**** INFORMATION SHOWN ****
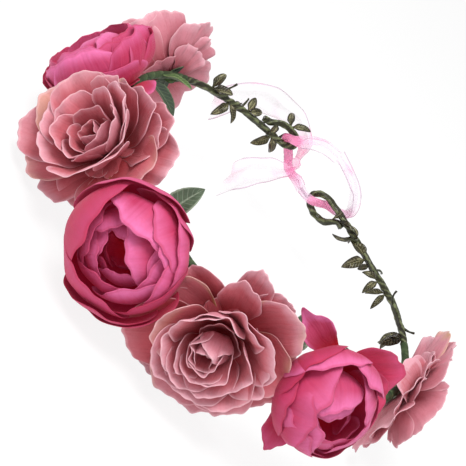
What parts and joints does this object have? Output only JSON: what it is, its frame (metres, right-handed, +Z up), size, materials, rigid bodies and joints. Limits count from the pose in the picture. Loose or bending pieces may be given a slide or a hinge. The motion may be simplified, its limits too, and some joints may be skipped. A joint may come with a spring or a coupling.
{
  "type": "flower crown",
  "caption": "Flower crown on a bendable wire ring: silk peonies and ranunculus round the front, leafy vine arms with eyelets at the back tied with a sheer ribbon.",
  "frame": {"origin": "centre of the wire ring, in the plane of the ring, where the middle of the wearer's head comes", "axes": "+Z up out of the top of the crown, -Y out of the front middle of the crown, +X to the side on the right when the crown is seen from its front"},
  "size_m": [0.2385, 0.2177, 0.0692],
  "materials": {
    "wire_steel": "annealed florist's wire",
    "floral_tape": "waxed crepe tape, dark green, matt",
    "vine_wrap": "twisted paper and plastic wrap, dark olive, satin",
    "vine_leaf": "moulded leaf, dark brown green, satin",
    "leaf_bright": "starched cloth leaf, bright green, matt",
    "leaf_grey": "starched cloth leaf, grey green, matt",
    "leaf_dark": "starched cloth leaf, dark green, matt",
    "stem_wrap": "tape-wrapped stem, green, matt",
    "dusty_pink_cloth": "silk cloth petals, dusty pink with paler edges, soft matt",
    "hot_pink_cloth": "silk cloth petals, hot pink with crimson shadows, soft sheen",
    "organza_ribbon": "sheer organza, pale pink"
  },
  "bodies": {
    "front_band": {"cloth_leaf_1": "leaf_bright", "cloth_leaf_2": "leaf_dark", "cloth_leaf_3": "leaf_grey", "cloth_leaf_4": "leaf_dark", "cloth_leaf_5": "leaf_grey", "cloth_leaf_6": "leaf_dark", "cloth_leaf_7": "leaf_bright", "front_band_wrap": "floral_tape", "front_core_wire": "wire_steel", "peony_front_heart": "dusty_pink_cloth", "peony_front_inner_petals": "dusty_pink_cloth", "peony_front_outer_petals": "dusty_pink_cloth", "peony_front_stem": "stem_wrap", "peony_left_front_heart": "dusty_pink_cloth", "peony_left_front_inner_petals": "dusty_pink_cloth", "peony_left_front_outer_petals": "dusty_pink_cloth", "peony_left_front_stem": "stem_wrap", "peony_left_rear_heart": "dusty_pink_cloth", "peony_left_rear_inner_petals": "dusty_pink_cloth", "peony_left_rear_outer_petals": "dusty_pink_cloth", "peony_left_rear_stem": "stem_wrap", "peony_right_rear_heart": "dusty_pink_cloth", "peony_right_rear_inner_petals": "dusty_pink_cloth", "peony_right_rear_outer_petals": "dusty_pink_cloth", "peony_right_rear_stem": "stem_wrap", "ranunculus_front_left_heart": "hot_pink_cloth", "ranunculus_front_left_inner_petals": "hot_pink_cloth", "ranunculus_front_left_outer_petals": "hot_pink_cloth", "ranunculus_front_left_stem": "stem_wrap", "ranunculus_front_right_heart": "hot_pink_cloth", "ranunculus_front_right_inner_petals": "hot_pink_cloth", "ranunculus_front_right_outer_petals": "hot_pink_cloth", "ranunculus_front_right_stem": "stem_wrap", "ranunculus_left_heart": "hot_pink_cloth", "ranunculus_left_inner_petals": "hot_pink_cloth", "ranunculus_left_outer_petals": "hot_pink_cloth", "ranunculus_left_stem": "stem_wrap"},
    "left_arm": {"left_arm_core_wire": "wire_steel", "left_arm_leaf_pair_1": "vine_leaf", "left_arm_leaf_pair_2": "vine_leaf", "left_arm_leaf_pair_3": "vine_leaf", "left_arm_leaf_pair_4": "vine_leaf", "left_arm_leaf_pair_5": "vine_leaf", "left_arm_vine": "vine_wrap", "ribbon_knot": "organza_ribbon", "ribbon_loop_left": "organza_ribbon", "ribbon_inner_tail": "organza_ribbon", "ribbon_outer_tail": "organza_ribbon"},
    "right_arm": {"right_arm_core_wire": "wire_steel", "right_arm_leaf_pair_1": "vine_leaf", "right_arm_leaf_pair_2": "vine_leaf", "right_arm_leaf_pair_3": "vine_leaf", "right_arm_leaf_pair_4": "vine_leaf", "right_arm_leaf_pair_5": "vine_leaf", "right_arm_vine": "vine_wrap", "ribbon_loop_right": "organza_ribbon"}
  },
  "joints": [
    {"name": "left_arm_flex", "type": "hinge", "parent": "front_band", "child": "left_arm", "pos_m": [-0.0822, 0.0366, 0], "axis": [0, 0, 1], "range_deg": [-4, 12], "stiffness_Nm_per_rad": 0.08, "deforming": ["ribbon_loop_left"]},
    {"name": "right_arm_flex", "type": "hinge", "parent": "front_band", "child": "right_arm", "pos_m": [0.0822, 0.0366, 0], "axis": [0, 0, -1], "range_deg": [-4, 12], "stiffness_Nm_per_rad": 0.08, "deforming": ["ribbon_loop_right"]}
  ]
}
****
--- REQUIREMENT ---
Write out every line of the material again, exactly as it reads.

--- WORKED SOLUTION ---
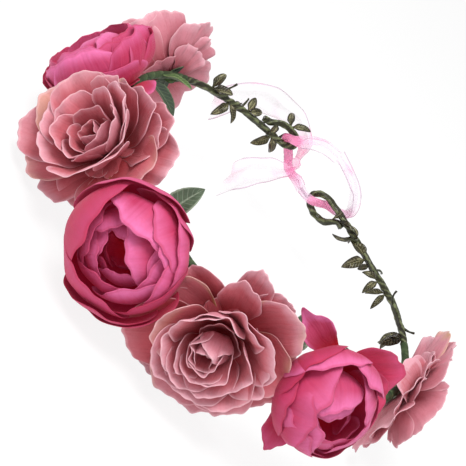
What parts and joints does this object have? Output only JSON: what it is, its frame (metres, right-handed, +Z up), size, materials, rigid bodies and joints. Limits count from the pose in the picture. Loose or bending pieces may be given a slide or a hinge. The motion may be simplified, its limits too, and some joints may be skipped. A joint may come with a spring or a coupling.
{
  "type": "flower crown",
  "caption": "Flower crown on a bendable wire ring: silk peonies and ranunculus round the front, leafy vine arms with eyelets at the back tied with a sheer ribbon.",
  "frame": {"origin": "centre of the wire ring, in the plane of the ring, where the middle of the wearer's head comes", "axes": "+Z up out of the top of the crown, -Y out of the front middle of the crown, +X to the side on the right when the crown is seen from its front"},
  "size_m": [0.2385, 0.2177, 0.0692],
  "materials": {
    "wire_steel": "annealed florist's wire",
    "floral_tape": "waxed crepe tape, dark green, matt",
    "vine_wrap": "twisted paper and plastic wrap, dark olive, satin",
    "vine_leaf": "moulded leaf, dark brown green, satin",
    "leaf_bright": "starched cloth leaf, bright green, matt",
    "leaf_grey": "starched cloth leaf, grey green, matt",
    "leaf_dark": "starched cloth leaf, dark green, matt",
    "stem_wrap": "tape-wrapped stem, green, matt",
    "dusty_pink_cloth": "silk cloth petals, dusty pink with paler edges, soft matt",
    "hot_pink_cloth": "silk cloth petals, hot pink with crimson shadows, soft sheen",
    "organza_ribbon": "sheer organza, pale pink"
  },
  "bodies": {
    "front_band": {"cloth_leaf_1": "leaf_bright", "cloth_leaf_2": "leaf_dark", "cloth_leaf_3": "leaf_grey", "cloth_leaf_4": "leaf_dark", "cloth_leaf_5": "leaf_grey", "cloth_leaf_6": "leaf_dark", "cloth_leaf_7": "leaf_bright", "front_band_wrap": "floral_tape", "front_core_wire": "wire_steel", "peony_front_heart": "dusty_pink_cloth", "peony_front_inner_petals": "dusty_pink_cloth", "peony_front_outer_petals": "dusty_pink_cloth", "peony_front_stem": "stem_wrap", "peony_left_front_heart": "dusty_pink_cloth", "peony_left_front_inner_petals": "dusty_pink_cloth", "peony_left_front_outer_petals": "dusty_pink_cloth", "peony_left_front_stem": "stem_wrap", "peony_left_rear_heart": "dusty_pink_cloth", "peony_left_rear_inner_petals": "dusty_pink_cloth", "peony_left_rear_outer_petals": "dusty_pink_cloth", "peony_left_rear_stem": "stem_wrap", "peony_right_rear_heart": "dusty_pink_cloth", "peony_right_rear_inner_petals": "dusty_pink_cloth", "peony_right_rear_outer_petals": "dusty_pink_cloth", "peony_right_rear_stem": "stem_wrap", "ranunculus_front_left_heart": "hot_pink_cloth", "ranunculus_front_left_inner_petals": "hot_pink_cloth", "ranunculus_front_left_outer_petals": "hot_pink_cloth", "ranunculus_front_left_stem": "stem_wrap", "ranunculus_front_right_heart": "hot_pink_cloth", "ranunculus_front_right_inner_petals": "hot_pink_cloth", "ranunculus_front_right_outer_petals": "hot_pink_cloth", "ranunculus_front_right_stem": "stem_wrap", "ranunculus_left_heart": "hot_pink_cloth", "ranunculus_left_inner_petals": "hot_pink_cloth", "ranunculus_left_outer_petals": "hot_pink_cloth", "ranunculus_left_stem": "stem_wrap"},
    "left_arm": {"left_arm_core_wire": "wire_steel", "left_arm_leaf_pair_1": "vine_leaf", "left_arm_leaf_pair_2": "vine_leaf", "left_arm_leaf_pair_3": "vine_leaf", "left_arm_leaf_pair_4": "vine_leaf", "left_arm_leaf_pair_5": "vine_leaf", "left_arm_vine": "vine_wrap", "ribbon_knot": "organza_ribbon", "ribbon_loop_left": "organza_ribbon", "ribbon_inner_tail": "organza_ribbon", "ribbon_outer_tail": "organza_ribbon"},
    "right_arm": {"right_arm_core_wire": "wire_steel", "right_arm_leaf_pair_1": "vine_leaf", "right_arm_leaf_pair_2": "vine_leaf", "right_arm_leaf_pair_3": "vine_leaf", "right_arm_leaf_pair_4": "vine_leaf", "right_arm_leaf_pair_5": "vine_leaf", "right_arm_vine": "vine_wrap", "ribbon_loop_right": "organza_ribbon"}
  },
  "joints": [
    {"name": "left_arm_flex", "type": "hinge", "parent": "front_band", "child": "left_arm", "pos_m": [-0.0822, 0.0366, 0], "axis": [0, 0, 1], "range_deg": [-4, 12], "stiffness_Nm_per_rad": 0.08, "deforming": ["ribbon_loop_left"]},
    {"name": "right_arm_flex", "type": "hinge", "parent": "front_band", "child": "right_arm", "pos_m": [0.0822, 0.0366, 0], "axis": [0, 0, -1], "range_deg": [-4, 12], "stiffness_Nm_per_rad": 0.08, "deforming": ["ribbon_loop_right"]}
  ]
}